A Novel of the American Revolution

by Jeff Shaara

Pub Date: Nov. 1st, 2002
ISBN: 0-345-42756-4
Publisher: Ballantine

Not so much glorious as tedious, even with all the shooting going on.

Shaara (Gods and Generals, 1996, etc.) continues the saga of the American Revolution begun with Rise to Rebellion (2001). This one opens in New York during the summer of 1776. Washington’s ragged army prepares to defend itself against a large British force commanded by the rather useless General Howe. Highly trained, well armed, and reinforced by a sizable contingent of vicious Hessian mercenaries, the British drive the Americans out of forested Brooklyn Heights into Manhattan and thence through the small towns of New Jersey. As Washington scrabbles to keep his army fed, clothed and paid, the action occasionally jumps across the ocean to Paris, where Ben Franklin is trying to convince the French to support said glorious cause. The French would of course love to stick it to the British but are waiting for more concrete signs of the Americans’ ability to hold their own before whole-heartedly joining their side. Meanwhile, back in America, the war moves ahead in fits and starts as the two armies (tiny by 19th- and 20th-century standards) spend their time between skirmishes and the occasional pitched battle just trying to locate one another in the vastness of the New World. The end is, of course, inevitable, as American pluck beats British arrogance.
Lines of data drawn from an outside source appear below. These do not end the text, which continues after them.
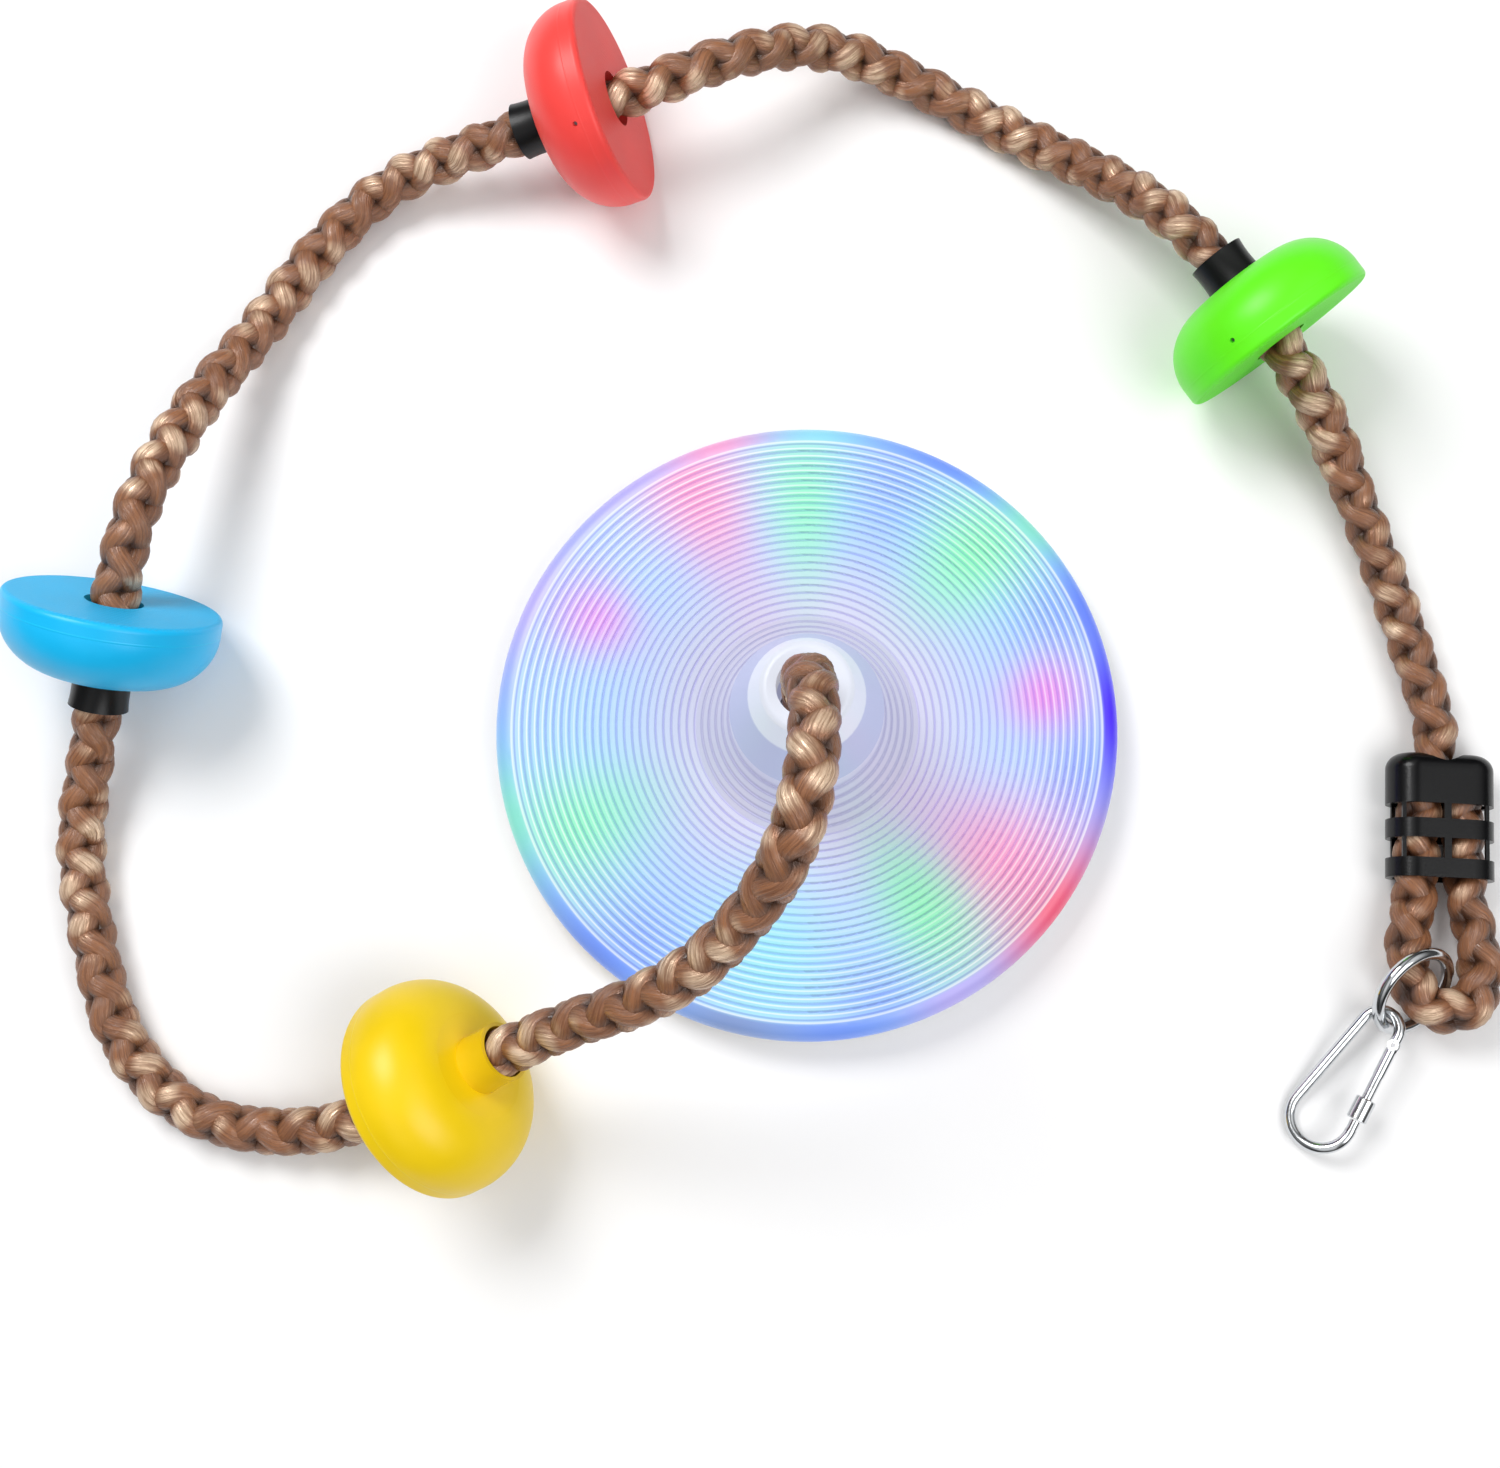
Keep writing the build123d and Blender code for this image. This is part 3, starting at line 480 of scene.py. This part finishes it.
@dataclass
class Plait:
    """Four strands plaited round a line: two turn one way, two the other, over and under."""

    turn: float = 0.042
    strand_r: float = 0.0066
    middle_r: float = 0.0040
    weave: float = 0.0012
    swell: float = 0.05
    facing: float = 45.0
    squeeze_over: float = 0.02
    full_in: tuple[float, float] = (0.030, 0.060)
    full_out: tuple[float, float] = (0.168, 0.192)
    step: float = 0.0016
    sides: int = 16
    tree: ShapeGraph | None = field(default=None, repr=False)

    def graph(self) -> ShapeGraph:
        """Returns: the tree, made once."""
        if self.tree is None:
            self.tree = self._make()
        return self.tree

    def _make(self) -> ShapeGraph:
        """Returns: the new tree."""
        g = ShapeGraph("plait")
        turn = g.asked("Turn Length")
        scale_to = g.asked("Squeezed Scale")
        squeeze_from = g.asked("Squeeze From")
        full_scale = g.asked("Full Scale")
        offset = g.asked("Run Offset")
        material = g.asked("Material", "NodeSocketMaterial")
        line = g.node("GeometryNodeMeshToCurve", None, {0: g.shape()})
        line = g.node("GeometryNodeResampleCurve", {"mode": "LENGTH"}, {"Curve": line, "Length": self.step})
        line = g.node("GeometryNodeSetCurveNormal", {"mode": NormalMode.LEVEL.value}, {0: line})
        place = g.node("GeometryNodeInputPosition")
        run = g.node("GeometryNodeSplineParameter", None, None, "Length")
        ahead = g.node("GeometryNodeInputTangent")
        across = g.node("GeometryNodeInputNormal")
        above = g.vector("CROSS_PRODUCT", ahead, across)
        for name, value, kind in (("core", place, "FLOAT_VECTOR"), ("run", run, "FLOAT")):
            line = g.node("GeometryNodeStoreNamedAttribute", {"data_type": kind, "domain": "POINT"},
                          {"Geometry": line, "Name": name, "Value": value})
        past = run - squeeze_from
        full = past.step(*self.full_in) * (1.0 - past.step(*self.full_out))
        scale = past.step(0.0, self.squeeze_over) * (scale_to - 1.0) + 1.0 \
            + full * (full_scale - scale_to)
        phase = (run + offset) / turn * (2 * math.pi)
        wave = (phase * 2.0).fn("COSINE")
        ring = g.node("GeometryNodeCurvePrimitiveCircle", {"mode": "RADIUS"},
                      {"Resolution": self.sides, "Radius": 1.0})
        part = g.node("GeometryNodeSplineParameter")
        ring = g.node("GeometryNodeStoreNamedAttribute", {"data_type": "FLOAT", "domain": "POINT"},
                      {"Geometry": ring, "Name": "around", "Value": part})
        strands = []
        for way, start in ((1, 0.0), (1, math.pi), (-1, 0.0), (-1, math.pi)):
            angle = phase * way + (start + math.radians(self.facing))
            reach = (wave * (way * self.weave) + self.middle_r) * scale
            sideways = g.vector("SCALE", across)
            g.put(sideways.socket.node.inputs["Scale"], angle.fn("COSINE") * reach)
            upward = g.vector("SCALE", above)
            g.put(upward.socket.node.inputs["Scale"], angle.fn("SINE") * reach)
            strand = g.node("GeometryNodeSetPosition", None,
                            {"Geometry": line, "Offset": g.vector("ADD", sideways, upward)})
            strand = g.node("GeometryNodeStoreNamedAttribute", {"data_type": "FLOAT", "domain": "POINT"},
                            {"Geometry": strand, "Name": "lobe", "Value": wave * way})
            thick = (wave * (way * self.swell) + 1.0) * self.strand_r * scale
            strands.append(g.node("GeometryNodeCurveToMesh", None,
                                  {"Curve": strand, "Profile Curve": ring, "Scale": thick,
                                   "Fill Caps": True}))
        joined = g.node("GeometryNodeJoinGeometry")
        for strand in strands:
            g.tree.links.new(strand.socket, joined.socket.node.inputs[0])
        core = g.node("GeometryNodeInputNamedAttribute", {"data_type": "FLOAT_VECTOR"}, {"Name": "core"})
        out = g.vector("DISTANCE", place, core, output="Value") / (self.middle_r + self.weave + self.strand_r)
        kept = g.node("GeometryNodeStoreNamedAttribute", {"data_type": "FLOAT", "domain": "POINT"},
                      {"Geometry": joined, "Name": "out", "Value": out})
        g.close(kept, material)
        return g

    def grow(self, name: str, line: bpy.types.Mesh, material: bpy.types.Material,
             squeeze_from: float = 99.0, squeezed: float = 1.0, full: float = 1.0,
             offset: float = 0.0) -> bpy.types.Object:
        """Plaits strands round a line.

        Args: name: object's name. line: mesh of the centre line. material: finish.
        squeeze_from: distance along the line from which it is squeezed. squeezed: how much.
        full: how much fuller it is between the squeezed lengths.
        offset: distance added before the pattern is worked out.
        Returns: the strands as one mesh object.
        """
        return self.graph().grow(name, line, {
            "Turn Length": self.turn, "Squeezed Scale": squeezed, "Squeeze From": squeeze_from,
            "Full Scale": full, "Run Offset": offset, "Material": material})


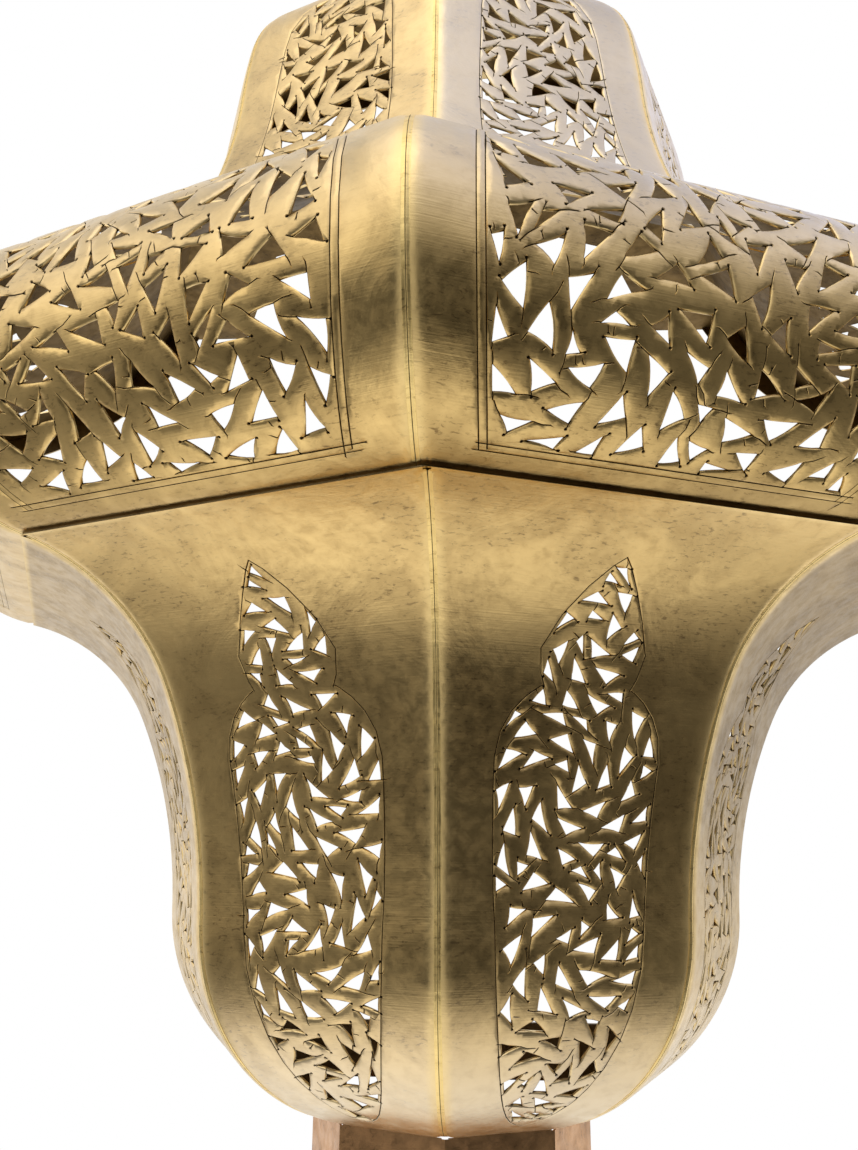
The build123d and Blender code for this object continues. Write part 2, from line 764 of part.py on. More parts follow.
# Lamp bracket: a bent strip screwed to the spine, with its arm out under the lampholder
arm_bottom = arm_height - arm_thickness
arm_end = lamp_distance + arm_width / 2
front = -spine_thickness
bracket_side = [
    (front, arm_height),
    (-arm_end, arm_height),
    (-arm_end, arm_bottom),
    (front - arm_thickness, arm_bottom),
    (front - arm_thickness, arm_height - foot_height),
    (front, arm_height - foot_height),
]
bracket = wide(Face(Wire.make_polygon([(0, y, z) for y, z in bracket_side], close=True)), arm_width / 2)
bracket = fillet(bracket.edges().filter_by(Axis.Z).sort_by(Axis.Y)[:2], 0.45 * arm_width)
bracket -= rod(nipple_radius + thread_play, arm_thickness + 2, (0, -lamp_distance, arm_bottom - 1), upward)
foot_middle = (arm_bottom + arm_height - foot_height) / 2
screws = []
for rise in (-foot_screw_spacing / 2, foot_screw_spacing / 2):
    height = foot_middle + rise
    screw = rod(foot_screw_radius, spine_thickness + arm_thickness, (0, 0, height), forward)
    screw += rod(foot_screw_head_radius, foot_screw_head_height, (0, front - arm_thickness, height), forward)
    slot = Box(2 * foot_screw_head_radius, foot_screw_head_height, foot_screw_head_height / 2)
    screw -= Pos(0, front - arm_thickness - foot_screw_head_height, height) * slot
    screws.append(screw)
    hole = rod(foot_screw_radius + thread_play, through + arm_thickness, (0, 1, height), forward)
    bracket -= hole
    nodes["spine"] -= hole
nodes["lamp_bracket"] = bracket
nodes["bracket_screws"] = screws


def tube(outer, inner, low, high):
    """Upright tube round the Z axis."""
    return rod(outer, high - low, (0, 0, low), upward) - rod(inner, high - low + 2, (0, 0, low - 1), upward)


# Lampholder: a threaded nipple and nut hold the cup on the arm, the sleeve stands on the cup
cup_top = arm_height + holder_cup_height
insert_top = cup_top + insert_height
lamp = {}
nipple_ends = (arm_bottom - nipple_below, arm_height + nipple_above)
lamp["holder_nipple"] = tube(nipple_radius, nipple_bore, *nipple_ends)
holder_nut = Pos(0, -lamp_distance, 0) * hex_nut(nipple_radius + thread_play, arm_bottom - nut_thickness)
nodes["lock_nuts"] = [finial_nut, holder_nut]
cup = rod(holder_radius, holder_cup_height, (0, 0, arm_height), upward)
cup -= rod(holder_radius - 2 * holder_wall, holder_cup_height, (0, 0, arm_height + cup_floor), upward)
lamp["holder_cup"] = cup - rod(nipple_radius + thread_play, cup_floor + 2, (0, 0, arm_height - 1), upward)
sleeve_top = cup_top + holder_sleeve_height
lamp["holder_sleeve"] = tube(holder_radius, holder_radius - holder_wall, cup_top, sleeve_top)
insert_radius = holder_radius - holder_wall - thread_play
lamp["holder_insert"] = rod(insert_radius, insert_height, (0, 0, cup_top), upward)
lamp["holder_contact"] = rod(contact_radius, contact_height, (0, 0, insert_top), upward)
shell_bore = cap_radius + cap_play
lamp["holder_thread"] = tube(shell_bore + shell_wall, shell_bore, insert_top, insert_top + shell_height)

# Bulb: a candle bulb with a small screw cap, its tip on the holder's contact
tip_bottom = insert_top + contact_height
cap_bottom = tip_bottom + tip_height
cap_top = cap_bottom + cap_height
glass_bottom = cap_top - glass_seat
lamp["bulb_tip"] = rod(tip_radius, tip_height, (0, 0, tip_bottom), upward)
cap = rod(cap_radius, cap_height, (0, 0, cap_bottom), upward)
cap_hollow = rod(glass_neck_radius + cap_play, cap_height, (0, 0, cap_bottom + cap_floor), upward)
lamp["bulb_cap"] = cap - cap_hollow
glass = {"start": (glass_neck_radius, glass_bottom), "heading": 90.0, "inward": 1, "ends": (0, 0)}
glass["arcs"] = [(glass_neck_run, 0), (glass_flare_radius, -glass_flare_sweep)]
glass["arcs"] += [(glass_belly_radius, glass_flare_sweep), (glass_taper_radius, glass_taper_sweep)]
taper_out, _, taper_angle = at(glass, chain_length(glass["arcs"]))
glass["arcs"].append((taper_out / math.sin(taper_angle), 90.0 - glass_taper_sweep))
lamp["bulb_glass"] = revolve(strip(glass, 0, glass_wall), Axis.Z)
floor = cap_bottom + cap_floor
stem_top = floor + stem_height
stem = rod(stem_radius, stem_height, (0, 0, floor), upward)
lamp["bulb_stem"] = stem + rod(filament_spread + filament_radius, stem_disc, (0, 0, stem_top), upward)
lamp["bulb_filaments"] = [
    rod(filament_radius, filament_height, (side * filament_spread, 0, stem_top + stem_disc), upward)
    for side in (-1, 1)
]
for name, shape in lamp.items():
    place = Pos(0, -lamp_distance, 0)
    nodes[name] = [place * one for one in shape] if isinstance(shape, list) else place * shape
print("bulb travel", thread_pitch * cap_turns, "mm, turn per metre", 2 * math.pi / thread_pitch * 1000)

# Wiring: a grommet for the supply in the spine, a terminal block, and the lead to the lampholder
block = Pos(0, front - block_size[1] / 2, -block_drop) * Box(*block_size)
block = fillet(block.edges().filter_by(Axis.Y), block_rounding)
block_front = front - block_size[1]
for side in (-1, 1):
    well = (side * block_size[0] / 4, block_front + block_well_depth, -block_drop + block_size[2] / 4)
    block -= rod(block_screw_radius, 2 * block_well_depth, well, forward)
nodes["terminal_block"] = block
grommet = rod(grommet_hole_radius - thread_play, spine_thickness, (0, 0, -grommet_drop), forward)
flange_radius = grommet_hole_radius + grommet_flange
grommet += rod(flange_radius, grommet_flange_height, (0, front, -grommet_drop), forward)
grommet_length = spine_thickness + grommet_flange_height
nodes["supply_grommet"] = grommet - rod(grommet_bore, grommet_length + 2, (0, 1, -grommet_drop), forward)
route = FilletPolyline(
    (0, block_front, -block_drop),
    (0, -lamp_distance, -block_drop),
    (0, -lamp_distance, arm_height),
    radius=lead_bend_share * (lamp_distance + block_front),
)
nodes["lamp_lead"] = sweep(Plane(origin=route @ 0, z_dir=route % 0) * Circle(lead_radius), path=route)
plain_volume = route.length * math.pi * lead_radius**2
print("lead length", route.length, "volume ratio", nodes["lamp_lead"].volume / plain_volume)

os.makedirs("parts", exist_ok=True)
for name, shape in nodes.items():
    solids = shape if isinstance(shape, list) else [shape]
    solids = [solid for one in solids for solid in one.solids()]
    export_step(solids[0] if len(solids) == 1 else Compound(children=solids), f"parts/{name}.step")
print(len(nodes), "nodes")
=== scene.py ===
import math
import random
from itertools import combinations

import bpy
import numpy as np
from mathutils import Matrix, Vector
from mathutils.geometry import delaunay_2d_cdt


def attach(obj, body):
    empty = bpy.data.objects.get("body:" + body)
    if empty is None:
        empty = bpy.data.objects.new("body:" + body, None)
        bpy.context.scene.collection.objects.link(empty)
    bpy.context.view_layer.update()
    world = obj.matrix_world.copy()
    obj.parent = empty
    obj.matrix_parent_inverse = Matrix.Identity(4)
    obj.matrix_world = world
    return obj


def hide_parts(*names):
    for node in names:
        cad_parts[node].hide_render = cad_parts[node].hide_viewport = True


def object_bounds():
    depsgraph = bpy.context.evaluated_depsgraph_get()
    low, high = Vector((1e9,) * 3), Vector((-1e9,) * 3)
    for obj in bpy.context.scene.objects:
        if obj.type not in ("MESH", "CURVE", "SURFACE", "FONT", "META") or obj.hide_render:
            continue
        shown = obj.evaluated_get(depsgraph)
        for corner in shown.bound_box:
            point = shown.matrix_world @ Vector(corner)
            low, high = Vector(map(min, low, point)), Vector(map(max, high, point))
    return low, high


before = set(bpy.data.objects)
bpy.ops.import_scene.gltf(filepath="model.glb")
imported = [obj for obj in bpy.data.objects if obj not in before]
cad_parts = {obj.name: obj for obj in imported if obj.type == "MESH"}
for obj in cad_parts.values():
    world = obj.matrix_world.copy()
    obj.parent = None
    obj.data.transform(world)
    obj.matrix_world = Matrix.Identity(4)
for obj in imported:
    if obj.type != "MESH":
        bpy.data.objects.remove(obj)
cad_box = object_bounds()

# Sheet brass of the three tiers
# Each tier has four facets of 1 mm sheet, bent one way only along a chain of arcs.  A facet is
# laid out flat, as x across it and s along its profile, in millimetres, and then bent to shape.
mm = 0.001
sheet = 1.0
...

Though the events depicted here should be extraordinarily rousing (the war was nearly lost on a number of nailbiting occasions), Shaara manages to render almost all of them mundane. He has an excellent grasp of the military and political significance of what’s going on, but his flat tone and missing gift for characterization make the story drag when it ought to soar.

What could have been a good, readable history fails through poor fictionalization.